The landfill project is spearheaded by local businesswoman Jennifer Monheiser with KC Recycle & Waste Solutions, which has hired 18 lobbyists since last year to oppose the legislation. Monheiser told lawmakers that her proposal was an answer to concerns that, as Kansas City grows, it’s running out of space for residents to be able to dispose of their waste.

“I don’t dislike anybody that is against this project,” she said. “I think people are misinformed and I think that they’re acting out of fear.”

Jennifer Monheiser with KC Recycle & Waste Solutions (left) speaks to the Missouri Senate Local Government and Elections Committee about her plans for a south Kansas City landfill. Kacen Bayless/kbayless@kcstar.com
Jennifer Monheiser with KC Recycle & Waste Solutions (left) speaks to the Missouri Senate Local Government and Elections Committee about her plans for a south Kansas City landfill. Kacen Bayless/kbayless@kcstar.com

The fight over the proposed landfill became a flashpoint during last year’s legislative session, as identical legislation aimed at stopping the project stalled in the Senate amid filibusters from senators in the St. Louis area who argued, in part, that it should be a local issue. Brattin, in response, launched a filibuster of his own, attempting to force lawmakers to take up his bill.

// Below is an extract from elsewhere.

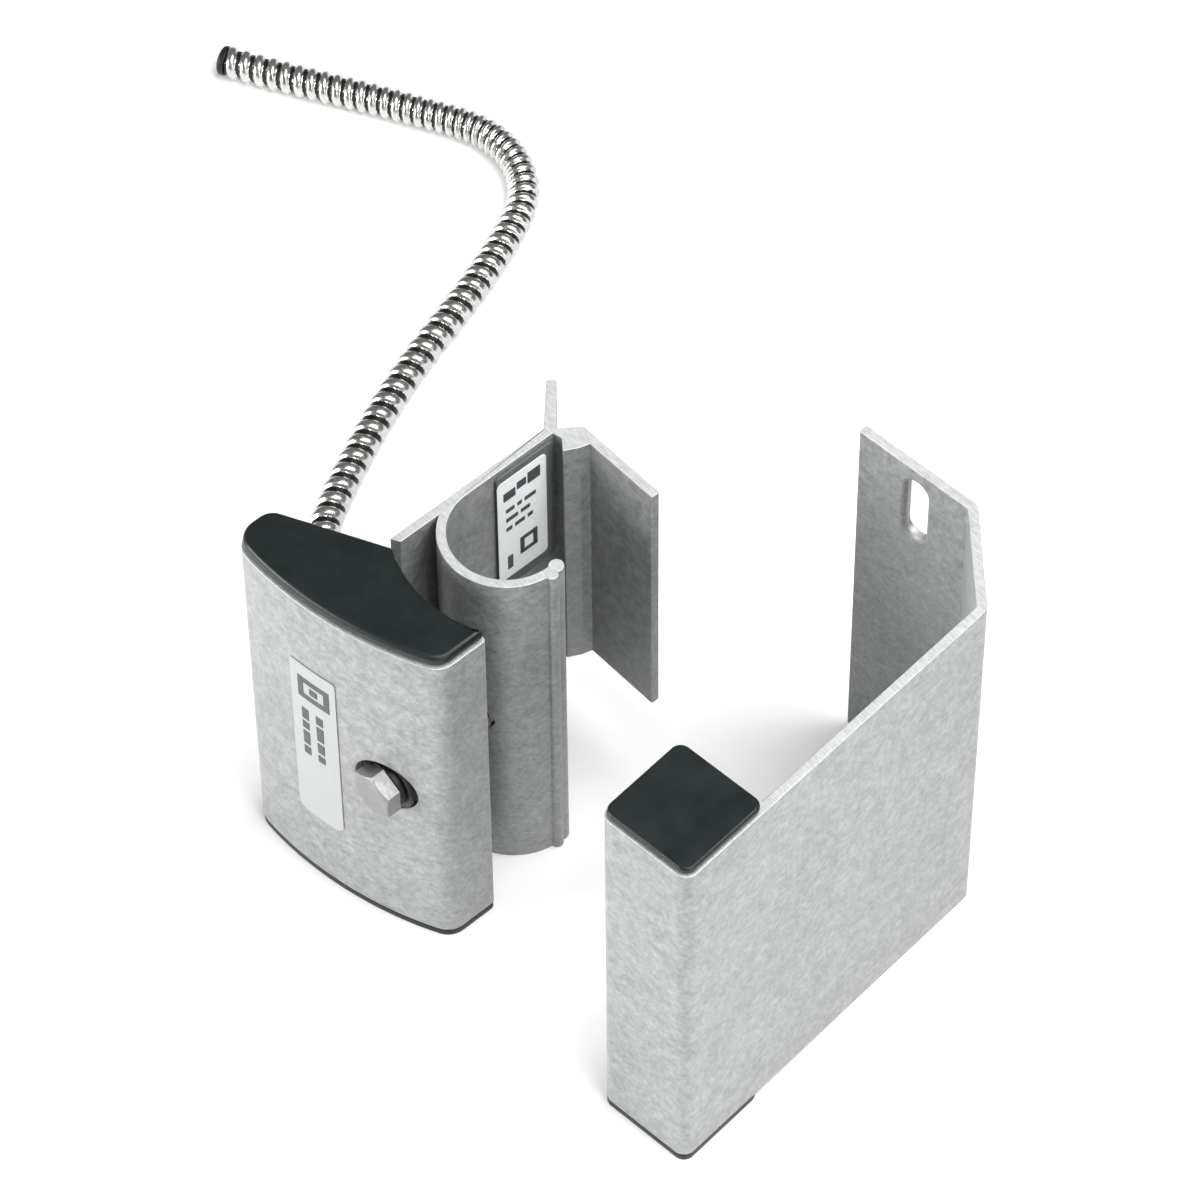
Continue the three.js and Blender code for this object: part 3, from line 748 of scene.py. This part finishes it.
def film(name, place, u_range, v_range, height, thickness, radii, columns):
    """A thin skin over a surface: place(u, v, height) gives its points.

    radii round its corners: low-u low-v, high-u low-v, high-u high-v, low-u high-v. columns counts the
    steps between the rounded corners.
    """
    (u0, u1), (v0, v1) = u_range, v_range

    def ends(u):
        """The skin's lowest and highest v at a column, within the rounded corners."""
        drops = []
        for near, far in ((radii[0], radii[1]), (radii[3], radii[2])):
            drop = 0.0
            for radius, gap in ((near, u - u0), (far, u1 - u)):
                if gap < radius:
                    drop = radius - math.sqrt(max(radius**2 - (radius - gap) ** 2, 0))
            drops.append(drop)
        return v0 + drops[0], v1 - drops[1]

    curve = [max(radii) * (1 - math.cos(math.radians(a))) for a in range(0, 91, 15)]
    us = [u0 + c for c in curve] + between(u0 + curve[-1], u1 - curve[-1], columns)
    us += [u1 - c for c in reversed(curve)]
    vertices = [place(u, v, level) for level in (height, height + thickness) for u in us for v in ends(u)]
    count = len(us) * 2
    faces = []
    for i in range(len(us) - 1):
        a, b, c, d = 2 * i, 2 * i + 1, 2 * i + 3, 2 * i + 2
        faces += [(a, b, c, d), (a + count, b + count, c + count, d + count)]
        faces += [(a, d, d + count, a + count), (b, c, c + count, b + count)]
    last = count - 2
    faces += [(0, 1, count + 1, count), (last, last + 1, last + 1 + count, last + count)]
    return new_piece(name, vertices, faces)


def on_front(x, z, height):
    """A point over the housing's bowed front."""
    reach = FRONT_RADIUS + height
    offset = (x - FRONT_CENTRE[0]) * reach / FRONT_RADIUS
    return FRONT_CENTRE[0] + offset, FRONT_CENTRE[1] - math.sqrt(reach**2 - offset**2), z


def joined(name, pieces):
    """One object that holds several separate meshes."""
    work = bmesh.new()
    for piece in pieces:
        work.from_mesh(piece.data)
        bpy.data.objects.remove(piece)
    mesh = bpy.data.meshes.new(name)
    work.to_mesh(mesh)
    work.free()
    whole = bpy.data.objects.new(name, mesh)
    bpy.context.scene.collection.objects.link(whole)
    return whole


def print_bars(name, place, bars, height, body):
    """Ink bars, each (u0, u1, v0, v1), that stand in for a label's print."""
    pieces = [film("bar", place, bar[:2], bar[2:], height, INK_RISE, (0.25,) * 4, 2) for bar in bars]
    finished(joined(name, pieces), INK, body)


def square_mark(u, v, width, height, flat, upright, lap):
    """Bars around a rectangle from its low corner; the uprights lap over the flat bars."""
    low, high = v + flat - lap, v + height - flat + lap
    return [
        (u, u + width, v + height - flat, v + height), (u, u + width, v, v + flat),
        (u, u + upright, low, high), (u + width - upright, u + width, low, high)]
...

Brattin ultimately sat down after money was placed in the state budget for the Missouri Department of Natural Resources to study possible effects of a landfill. However, Republican Gov. Mike Parson later vetoed that provision. The Kansas City Council later agreed to halt all approvals of landfill proposals until June 2024 after Mayor Quinton Lucas met with state senators about the issue.

A spokesperson for Lucas declined to comment on Tuesday.

Fifth District council member Darrell Curls, who represents the area where the landfill is proposed, said he hasn’t seen the Missouri bills but opposes the landfill.

“If we can get some type of help from the state in regards to legislation that would help … I would probably be supportive of it,” he said. “It’s not a good fit for the 5th District. It’s not a good fit for Kansas City. And it’s not something that residents would, you know, support and don’t support right now.”

An October report commissioned by the Kansas City Council, which has come out in opposition to the landfill project, found that the area’s landfills are currently at 67% capacity and are projected to be completely full by 2037.

Steve Jeffery, an attorney representing Raymore, said Tuesday that there was not an imminent need for a new landfill, arguing that there are “decades of capacity remaining at the landfills in the Kansas City area.”

Jeffery also pushed back on the idea that the legislation would change the rules for Monheiser and the developers in the middle of the game, stating that they do not have a legal right to keep the approval buffer at half of a mile.

“It is reasonable for the legislature to allow cities within one mile of a proposed site to consider the effects of the landfill,” he said, pointing to studies that showed long-term health impacts from landfills.

David Biderman, a Virginia-based consultant and former executive director of the Solid Waste Association of North America, however argued on behalf of the project, saying that the Kansas City area “faces a serious impending shortage of waste disposal capacity.”

“There isn’t a rational basis for giving neighboring communities additional, extra territorial authority for deciding essential solid waste infrastructure in Missouri,” he said.

But for Morehead, and the residents who push back against the project, the legislation would give a voice to those impacted by the proposed landfill.

“While our school is 739 feet from the proposed property of the landfill, thousands of students are within one and a half miles of this site and approximately 20,000 live in a two-mile radius,” she said.

“A landfill and all the consequences that come with it should be decided upon by those it will impact.”